8. Pray together with your kids. Especially when you are grasping at sanity and self-control. Gather them around you, hold hands, and pray, even if you have to sob your way through it. Tell God that you are having a hard time. That you can't think clearly or don't know what to do. Ask Him--right there, out loud in front of your children--for forgiveness, to give you more love for your family, for help becoming a better mother. I've tried this a number of times. Every time, I have been changed. I finish praying and my instinct is to draw my children to me, hold them, apologize, and express my love to them. We get up and we try again, but it is better. Different. This is a magical piece of advice from a very dear friend. I wish I remembered it more often.

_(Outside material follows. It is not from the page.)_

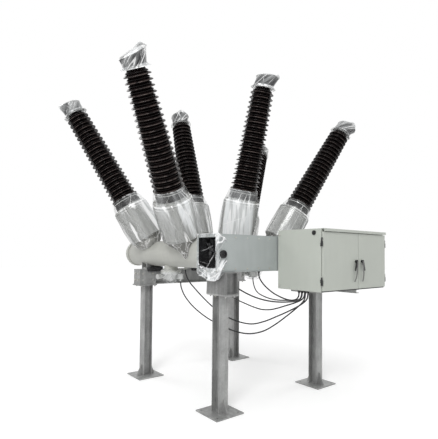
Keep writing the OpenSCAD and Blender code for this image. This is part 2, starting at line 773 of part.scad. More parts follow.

9. Admit when you blew it. Tell your kids you're sorry. My great sister-in-law put herself in time-out once after she lost her temper...chair facing the wall, timer on and all. Kids learn from parental mistakes and how they're handled. They are quick to forgive. Apologizing to them teaches them to apologize, and that everybody makes mistakes.
10. If you need time to yourself to get stuff done, you can usually get it by spending some undistracted time with your kids first. I read once about a mom who swore that if she took 15 minutes helping her kids get started in a play game (building a couch fort, making a Lego creation, helping them put on dress up clothes and makeup, gathering sticks and rocks for a pretend campsight, etc.) they would then play happily with that thing, alone, for at least 45 minutes. Fifteen minutes buys you forty-five. Not bad. I've tried this one a lot--it usually works nicely. Also, turns out it's super fun to forget about the phone and the laundry for a little bit and just play with your kids. Like a kid.
11. You're doing better than you think you are. If your kids know you love them, and if you're just trying to do a good job, that's enough. Forgive yourself for the stuff you aren't getting right quite yet.